O Globo, n. 31444, 09/09/2019. Rio, p. 11

Público lota evento, e faturamento até triplica
Bolívar Torres


Uma Bienal histórica. Assim o evento, que terminou ontem, ficará marcado na memória das editoras, que faturaram como nunca. Na noite de ontem, os organizadores estimavam que quatro milhões de livros, dos 5,5 milhões disponíveis nos 150 estandes, haviam sido vendidos. E detectaram um momento de virada: o fim de semana que se seguiu à tentativa de censura do prefeito Marcelo Crivella a um gibi com a ilustração de dois homens se beijando, na última sexta-feira.

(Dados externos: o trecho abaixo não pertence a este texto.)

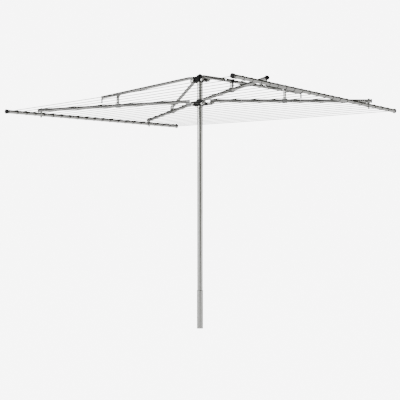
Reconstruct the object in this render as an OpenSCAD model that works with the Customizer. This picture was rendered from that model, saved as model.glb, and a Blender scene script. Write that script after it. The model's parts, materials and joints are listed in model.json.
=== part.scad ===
// Rotary clothesline: a turning post with a folding frame of four arms and two line bars.
// Frame: X along the lines, Y along the bars, Z up. Origin at the foot of the ground tube.

/* [Post] */
// Height of the ground tube above its foot (mm)
ground_tube_height = 306; // [200:2:400]
// Outside diameter of the ground tube (mm)
ground_tube_od = 50; // [46:0.5:60]
// Outside diameter of the turning post (mm)
post_od = 45.5; // [40:0.5:50]
// Height of the top of the post (mm)
post_top = 2046; // [1900:2:2200]

/* [Lower arms] */
// Outside diameter of the lower arms (mm)
lower_arm_od = 28; // [22:0.5:30]
// Reach of the lower arms along the lines (mm)
arm_reach_x = 1213; // [900:1:1400]
// Reach of the lower arms along the bars (mm)
arm_reach_y = 663; // [500:1:800]
// Height of the lower arms at the hub (mm)
arm_hub_z = 1846; // [1700:1:1900]
// Height of the lower arm ends in a level frame (mm)
arm_end_z = 1821; // [1700:1:1900]

/* [Upper arms] */
// Outside diameter of the upper arms (mm)
upper_arm_od = 26; // [20:0.5:27]
// Where the upper arms end, measured along the lines (mm)
upper_reach_x = 700; // [660:1:760]
// How far outside the lower arm each upper arm runs at the brace (mm)
brace_offset = 36; // [34:0.5:45]

/* [Bars and lines] */
// Length of each line bar (mm)
bar_length = 2064; // [1600:2:2400]
// Outside diameter of each line bar (mm)
bar_od = 30; // [24:0.5:32]
// Distance of each bar from the post (mm)
bar_x = 1197; // [900:1:1380]
// Height of the bars at their middle (mm)
bar_z = 1786.5; // [1600:0.5:1900]
// How far the raised end of each bar stands above level (mm)
frame_twist = 26; // [0:1:40]
// Number of lines on each side of the post
lines_per_side = 11; // [4:1:12]
// Distance between neighbouring lines (mm)
line_pitch = 96.8; // [80:0.1:120]
// Diameter of each line (mm)
line_d = 4; // [2.5:0.1:5]

/* [Fold] */
// Distance of the hub pivots from the post axis (mm)
pivot_x = 50; // [46:1:60]
// Height of the upper pivots (mm)
top_pivot_z = 2008; // [1990:1:2020]
// Height of the lower pivots in the open frame (mm)
low_pivot_z = 1816; // [1800:1:1830]
// Distance of the brace pivots from the post axis (mm)
brace_x = 610; // [560:1:640]

/* [Hidden] */
$fn = 48;
arm_slope = arm_reach_y / arm_reach_x;
arm_angle = atan(arm_slope);
brace_z = (top_pivot_z + low_pivot_z) / 2;
low_brace_y = arm_slope * brace_x;
up_brace_y = low_brace_y + brace_offset;
up_start_y = 27;
up_slope = (up_brace_y - up_start_y) / (brace_x - pivot_x);
up_angle = atan(up_slope);
up_start_z = top_pivot_z + 30;
up_fall = (up_start_z - brace_z) / (brace_x - pivot_x);
ear_half = 20;
pin_r = 5;
pin_bore_r = 5.05;
low_tube_x = 110;
up_tube_x = 78;
bar_tilt = frame_twist / (bar_length / 2);
bar_hole_y = arm_slope * bar_x;
line_first = line_pitch / 2;
steel = [0.72, 0.72, 0.69];
bolt_steel = [0.62, 0.63, 0.63];
black = [0.08, 0.08, 0.08];
cord_grey = [0.82, 0.82, 0.80];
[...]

O veto do prefeito à história em quadrinhos acabou ajudando na promoção de “Vingadores —Cruzada das Crianças”, que teve todos os exemplares vendidos. E refletiu também no aumento de público nos estandes e de livros comprados em geral. No último sábado, algumas editoras triplicaram o faturamento em relação ao mesmo dia da edição anterior da Bienal. E a alta procura não estava relacionada apenas a livros LGBT, mas a todos os títulos do catálogo.

Foi o caso da editora Valentina. No último sábado de Bienal, em 2017, ela havia vendido cerca de R$ 12 mil em livros. Nesta edição, foram R$ 35 mil. Juntando todos os dias do evento, o publisher da editora, Rafael Goldkorn, acredita ter dobrado suas vendas na edição de 2019.

— Foi um dia fora da curva. Todos os editores com quem conversei falaram que nunca viram nada igual — diz Goldkorn.

— Domingo ainda não fechou, mas o movimento parece que se manteve. O que impressionou foi ver o estande mantendo lotação máxima o tempo todo, e não só em alguns momentos. Isso não costuma acontecer.

Obras esgotadas

O mesmo fenômeno foi notado por Daniela Kfuri, diretora de marketing da HarperCollins. No total, as vendas da editora cresceram 250% em relação a 2017.

— Para nós, nunca houve uma Bienal como essa — disse Kfuri.

Os exemplos de sucesso se multiplicam. A Globo Livros mais do que dobrou seu faturamento. Já na Intrínseca, o crescimento foi de 18%. Entre os livros com temática LGBT da editora, houve um aumento considerável nas vendas, que varia de 100% a 600%, dependendo do título. Obras como “Com amor, Simon” e “Boy erased” esgotaram no estande.

As editoras estão convictas de que a reação à ameaça de apreensão de livros foi responsável pelo sucesso comercial do evento.

— A polêmica sobre livros supostamente impróprios atraiu milhares de jovens como uma forma de protesto a essa censura — diz Rafaela Machado , do grupo Record. — Foram filas e filas de jovens ávidos por livros. No estande, temos oito caixas e não foi o suficiente para atender todo mundo. Algo nunca visto.

A ação de Felipe Neto no sábado, que comprou 14 mil livros com temática LGBT das editoras e os distribuiu gratuitamente para o público, também ajudou, acredita Goldkorn. Mas um detalhe é importante: nem todos esses exemplares entraram na conta da Bienal. Alguns foram comprados diretamente do estoque das editoras e, por isso, não foram incluídos no balanço do evento.

— Felipe Neto trouxe um engajamento —avalia o editor.— O público veio atraído pela causa e ficou para comprar.

Já o presidente do Sindicato Nacional dos Editores de Livros (Snel), Marcos Pereira, é mais cauteloso.

— É inegável que toda repercussão deu uma luz muito maior, atraiu mais pessoas, que vieram pelos livros e pelas atrações — diz Pereira.

— Ninguém veio para procurar polêmica. O que vimos fomos famílias andando tranquilamente pelos estandes e comprando livros. E esse é o sentido do evento.